U.S. Secretary of State Rice also found the impasse “regrettable,” but refused to decouple CFE ratification from the question of Russian peacekeepers and troops in Georgia Moldova.
According to Russian arms control expert Alexei Arbatov, there is no basis for this linkage.
“The [negotiated CFE amendments] do not imply the withdrawal of troops by a certain date,” wrote Arbatov in a recent article distributed by RIA/Novisti. “They only provide for a relevant agreement, for instance with Georgia, where Russia only has peacekeepers rather than bases, which is a fundamental difference. Withdrawal of peacekeepers is linked with the settlement of the relevant conflicts rather than the CFE Treaty.”
The view that the U.S. should decouple the Georgia and Moldova issue from CFE ratification is widely shared by the international arms control community. Earlier this month nearly 50 former officials and arms experts across the Cold War divide published an appeal to break the logjam and rescue the CFE.
“We firmly believe that all the parties should abide by the core CFE principles and that current disagreements must not be allowed to erode or destroy a regime fundamental to the security of the whole of Europe,” reads the statement. “All states and peoples of Europe would lose if the CFE regime, an unprecedented instrument for the preservation of peace and with greatest importance to Europe’s future, would now be destroyed.”
After the Russian moratorium goes into effect, attention shifts to Saturday, December 15, Russia’s first deadline to submit a CFE report after its announced suspension. Failure to meet its CFE obligations could begin the process of further unraveling western support for the treaty and making ratification even more unlikely.
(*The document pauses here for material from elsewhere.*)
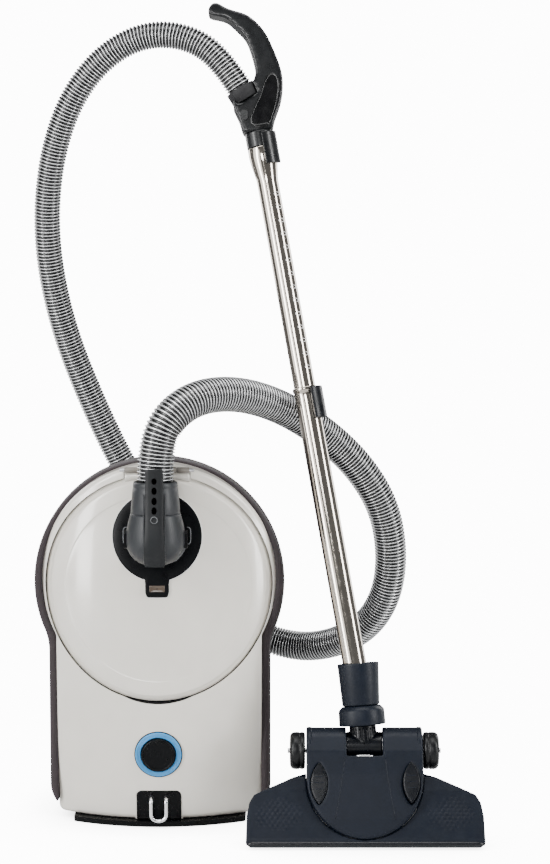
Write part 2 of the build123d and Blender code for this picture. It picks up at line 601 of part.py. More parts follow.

“At the moment no one is serious about a military conflict in Europe,” says Dmitri Trenin of Carnegie Moscow. “But while there would be no immediate military result of CFE [collapsing], there would be considerable political and psychological fallout.”
This metaphorical fallout may not seem like such a big deal at the moment. But when it comes to NATO-Russian relations, it’s good to remember that the specter of the other kind of fallout is never hiding that deep in the shadows.